%%
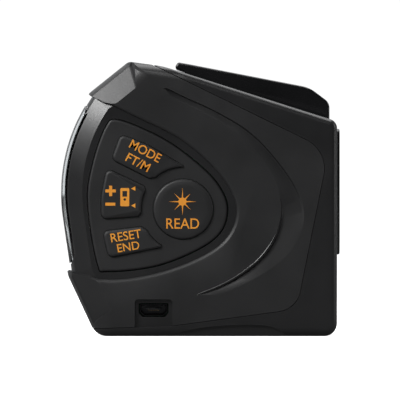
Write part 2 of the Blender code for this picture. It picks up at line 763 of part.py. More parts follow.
def make_keypad():
    outlines = {name: side_key_outline(name) for name in SIDE_KEYS}
    outlines["key_measure"] = circle(MEASURE_KEY, MEASURE_KEY_RADIUS)
    nubs = {name: sheet(*spot) for name, spot in NUB_POINTS.items()}
    nubs["key_measure"] = MEASURE_KEY
    holes = [grown(outline, FIT) for outline in outlines.values()]
    mat = prism("keypad_mat", [MAT_OUTLINE, *holes], MAT_FACE_Y, MAT_FACE_Y + MAT_THICKNESS, "rubber")
    inside = grown(MAT_OUTLINE, -MAT_WALL)
    join(mat, prism("mat_wall", [MAT_OUTLINE, inside], MAT_FACE_Y + 1.0, FLANGE_Y + 0.5))
    lip = prism("mat_lip", [grown(MAT_OUTLINE, FLANGE_LIP), inside], FLANGE_Y, FLANGE_Y + FLANGE_THICKNESS)
    join(mat, frozen(keep(lip, envelope("mat_room", CAVITY_INSET + FIT)), "mat_lip_trimmed"))
    for i, (name, outline) in enumerate(outlines.items(), 1):
        make_key(name, outline, nubs[name])
        x, z = nubs[name]
        profile = [(0, -DOME_Y), (DOME_RADIUS * 0.6, -DOME_Y), (DOME_RADIUS, -DOME_Y - DOME_HEIGHT)]
        profile += [(0, -DOME_Y - DOME_HEIGHT)]
        turned(f"dome_switch_{i}", profile, "steel", centre=(x, z), segments=12)


def make_electronics():
    corners = sheet_corners(
        [(-28.6, 24, 2), (-20.4, 5.2, 2), (-5.5, 5.2, 2), (8, 16, 3), (11, 36, 6), (-3, 56, 3), (-24, 61, 3)]
    )
    prism("main_board", rounded(corners, steps=3), BOARD_Y, BOARD_BACK_Y, "board_green")
    x, z = sheet(-6.0, 36.0)
    box("processor_chip", (x - 4, BOARD_BACK_Y + FIT, z - 4), (x + 4, BOARD_BACK_Y + FIT + 1.0, z + 4), "hard_black")
    x, z = SOCKET_POINT
    back = BOARD_Y - FIT
    half, tall = SOCKET_WIDTH / 2, SOCKET_HEIGHT / 2
    mouth = -(HALF - SHELL_INSET) + 0.6
    tongue_back = back - 0.6
    socket = box("usb_socket", (x - half, mouth, z - tall), (x + half, back, z + tall), "steel")
    cut(
        socket,
        box(
            "socket_bore",
            (x - half + SOCKET_WALL, mouth - 2, z - tall + SOCKET_WALL),
            (x + half - SOCKET_WALL, tongue_back, z + tall - SOCKET_WALL),
        ),
    )
    join(socket, box("socket_tongue", (x - half + 2, mouth + 1, z - 0.1), (x + half - 2, back - 0.2, z + 0.7)))
    low, high = sheet(0, 55.2)[1], sheet(0, 63.8)[1]
    box("battery", (sheet(-18.5, 0)[0], -8.5, low), (sheet(-2.6, 0)[0], 15.5, high), "pouch", bevel=1.2)
    x = sheet(-9, 0)[0]
    depth = BOARD_BACK_Y + FIT
    lead = [(x, -8.9, high - 3), (x, -9.9, high - 3.3), (x, -10.8, high - 5), (x, -11.2, high - 8)]
    lead += [(x, depth + 1.2, high - 10.4), (x, depth + 0.1, high - 11)]
    tube("battery_lead", lead, 0.6, "rubber")


def make_optics():
    """Front panel with its two clear apertures, and the chassis with lenses, laser and detector behind it."""
    receiver_z = PANEL_HIGH - 5.0 - RECEIVER_RADIUS - 2.0
    emitter_z = receiver_z - RECEIVER_RADIUS - APERTURE_GAP - EMITTER_RADIUS
    back = FRONT + PANEL_PROUD - PANEL_THICKNESS
    corners = [
        (-PANEL_HALF, PANEL_LOW, 2.0),
        (-PANEL_HALF, PANEL_HIGH, 2.0),
        (PANEL_HALF, PANEL_HIGH, 2.0),
        (PANEL_HALF, PANEL_LOW, 2.0),
    ]
    apertures = {"receiver": (receiver_z, RECEIVER_RADIUS), "emitter": (emitter_z, EMITTER_RADIUS)}
    holes = [circle((0, z), radius, 24) for z, radius in apertures.values()]
    prism("front_panel", [rounded(corners, steps=3), *holes], back, back + PANEL_THICKNESS, "gloss_black", "X")
    front = FRONT_WALL + 0.8
    chassis_back = front - CHASSIS_LENGTH
    chassis = box(
        "optics_chassis",
        (chassis_back, -CHASSIS_HALF, emitter_z - EMITTER_RADIUS - CHASSIS_MARGIN),
        (FRONT_WALL - FIT, CHASSIS_HALF, receiver_z + RECEIVER_RADIUS + CHASSIS_MARGIN - 1.4),
        "hard_black",
    )
    for name, (z, radius) in apertures.items():
        spot = (0, z)
        disc(f"{name}_window", radius - FIT, back, back + 1.0, "clear", "X", spot, 24)
        bore = disc(f"{name}_bore", radius - 1.0, chassis_back - 5, FRONT + 5, None, "X", spot, 24)
        cut(chassis, bore)
    lens_edge = FRONT_WALL - FIT - 1.2
    reach = RECEIVER_RADIUS - 1.0 - FIT
    dome = [(reach * math.sin(a), lens_edge - 0.8 + 3.2 * math.cos(a)) for a in (0, 0.4, 0.8, 1.2, math.pi / 2)]
    turned("receiver_lens", [*dome, (reach, lens_edge - 2.2), (0, lens_edge - 2.2)], "clear", "X", (0, receiver_z))
    barrel = EMITTER_RADIUS - 1.0 - FIT
    spot = (0, emitter_z)
    front = FRONT_WALL - 1.0
    profile = [(barrel, front), (barrel, front - 9), (barrel - 0.7, front - 9), (barrel - 0.7, front)]
    turned("collimator_barrel", profile, "brass", "X", spot, 20)
    disc("collimator_lens", barrel - 0.7 - FIT, front - 2.4, front - 0.8, "clear", "X", spot, 20)
    disc("laser_diode", barrel, front - 9 - FIT - 3.5, front - 9 - FIT, "brass", "X", spot, 20)
    disc("photodetector", 2.6, chassis_back + 0.4, chassis_back + 3.4, "steel", "X", (0, receiver_z), 20)
    board_back = chassis_back - FIT - 1.2
    low = emitter_z - EMITTER_RADIUS - 1
    box("detector_board", (board_back, -9.5, low), (board_back + 1.2, 9.5, receiver_z + 5.5), "board_green")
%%
Quote the listing above from its first line to the line with "centre=(x, z), segments=12)", inclusive, and add nothing.

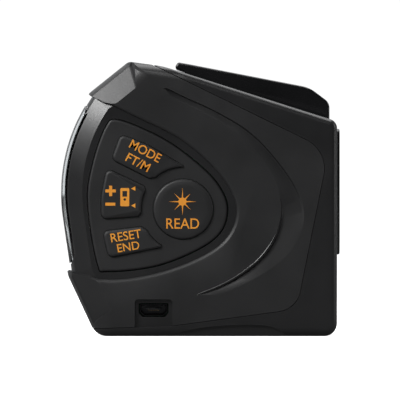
Write part 2 of the Blender code for this picture. It picks up at line 763 of part.py. More parts follow.
def make_keypad():
    outlines = {name: side_key_outline(name) for name in SIDE_KEYS}
    outlines["key_measure"] = circle(MEASURE_KEY, MEASURE_KEY_RADIUS)
    nubs = {name: sheet(*spot) for name, spot in NUB_POINTS.items()}
    nubs["key_measure"] = MEASURE_KEY
    holes = [grown(outline, FIT) for outline in outlines.values()]
    mat = prism("keypad_mat", [MAT_OUTLINE, *holes], MAT_FACE_Y, MAT_FACE_Y + MAT_THICKNESS, "rubber")
    inside = grown(MAT_OUTLINE, -MAT_WALL)
    join(mat, prism("mat_wall", [MAT_OUTLINE, inside], MAT_FACE_Y + 1.0, FLANGE_Y + 0.5))
    lip = prism("mat_lip", [grown(MAT_OUTLINE, FLANGE_LIP), inside], FLANGE_Y, FLANGE_Y + FLANGE_THICKNESS)
    join(mat, frozen(keep(lip, envelope("mat_room", CAVITY_INSET + FIT)), "mat_lip_trimmed"))
    for i, (name, outline) in enumerate(outlines.items(), 1):
        make_key(name, outline, nubs[name])
        x, z = nubs[name]
        profile = [(0, -DOME_Y), (DOME_RADIUS * 0.6, -DOME_Y), (DOME_RADIUS, -DOME_Y - DOME_HEIGHT)]
        profile += [(0, -DOME_Y - DOME_HEIGHT)]
        turned(f"dome_switch_{i}", profile, "steel", centre=(x, z), segments=12)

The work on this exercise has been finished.